**Do this**
Wherever the string "inner" appears, copy the whole line.

**Entries provided**
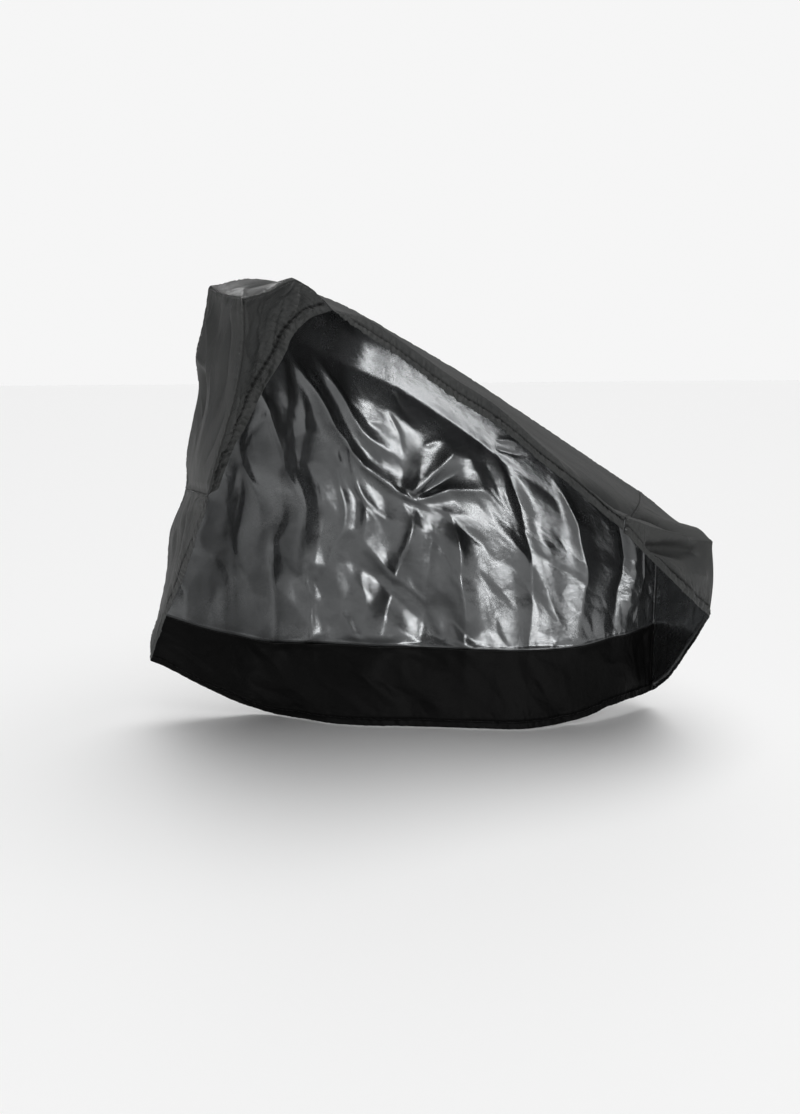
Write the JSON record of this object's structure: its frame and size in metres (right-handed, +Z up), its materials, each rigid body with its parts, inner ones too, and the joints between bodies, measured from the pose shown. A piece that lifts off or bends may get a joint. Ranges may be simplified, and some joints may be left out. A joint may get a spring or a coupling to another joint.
{
  "type": "fitted bicycle cover",
  "caption": "Fitted hem-gathered cloth cover for a bicycle, hanging hollow with one side hitched up and its tail hooked over.",
  "frame": {"origin": "the point under the top, near the front, that holds the cover up", "axes": "+X from the front to the tail, +Y from the open near side to the far side, +Z up; the floor is at z = -1.310"},
  "size_m": [1.5934, 0.9671, 1.3302],
  "materials": {
    "outer_cloth": "fine black polyester weave, dull sheen outside, smooth coating inside",
    "coated_cloth": "the same weave, its inner face with a glossy dark grey coating that mirrors light in its creases",
    "skirt_cloth": "matt black weave without the glossy coating"
  },
  "bodies": {
    "root": {"near_side": "outer_cloth", "front_upper": "outer_cloth", "front_lower": "outer_cloth", "top": "outer_cloth", "tail": "outer_cloth", "far_side": "coated_cloth", "far_skirt": "skirt_cloth"}
  },
  "joints": []
}
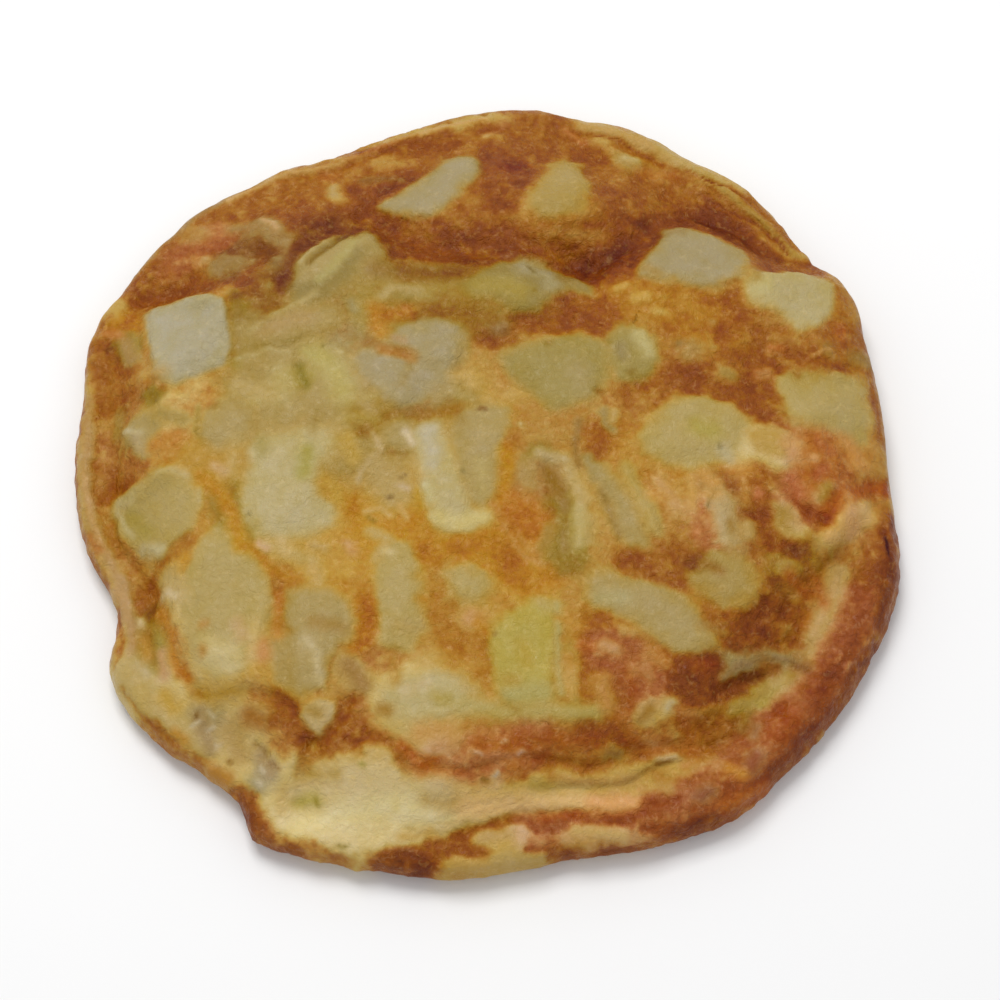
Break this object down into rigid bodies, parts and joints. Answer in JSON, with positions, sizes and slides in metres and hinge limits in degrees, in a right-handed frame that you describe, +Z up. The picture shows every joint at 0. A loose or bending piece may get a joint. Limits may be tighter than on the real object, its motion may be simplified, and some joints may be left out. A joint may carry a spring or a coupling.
{
  "type": "spanish omelette",
  "caption": "Round pan-fried potato omelette with a rolled browned rim and potato dice showing in its folded top.",
  "frame": {"origin": "centre of the bounding box in plan, on the plane of the flat underside", "axes": "+Z up through the thickness, the near side towards -Y, the thick rolled rim towards +X and -Y"},
  "size_m": [0.1811, 0.185, 0.0215],
  "materials": {
    "fried_egg": "satin",
    "cooked_potato": "satin"
  },
  "bodies": {
    "root": {"egg": "fried_egg", "potato_01": "cooked_potato", "potato_02": "cooked_potato", "potato_03": "cooked_potato", "potato_04": "cooked_potato", "potato_05": "cooked_potato", "potato_06": "cooked_potato", "potato_07": "cooked_potato", "potato_08": "cooked_potato", "potato_09": "cooked_potato", "potato_10": "cooked_potato", "potato_11": "cooked_potato", "potato_12": "cooked_potato", "potato_13": "cooked_potato", "potato_14": "cooked_potato", "potato_15": "cooked_potato", "potato_16": "cooked_potato", "potato_17": "cooked_potato", "potato_18": "cooked_potato", "potato_19": "cooked_potato", "potato_20": "cooked_potato", "potato_21": "cooked_potato", "potato_22": "cooked_potato", "potato_23": "cooked_potato", "potato_24": "cooked_potato", "potato_25": "cooked_potato", "potato_26": "cooked_potato", "potato_27": "cooked_potato", "potato_28": "cooked_potato", "potato_29": "cooked_potato", "potato_30": "cooked_potato", "potato_31": "cooked_potato", "potato_32": "cooked_potato"}
  },
  "joints": []
}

**Result of the task**
Write the JSON record of this object's structure: its frame and size in metres (right-handed, +Z up), its materials, each rigid body with its parts, inner ones too, and the joints between bodies, measured from the pose shown. A piece that lifts off or bends may get a joint. Ranges may be simplified, and some joints may be left out. A joint may get a spring or a coupling to another joint.
    "coated_cloth": "the same weave, its inner face with a glossy dark grey coating that mirrors light in its creases",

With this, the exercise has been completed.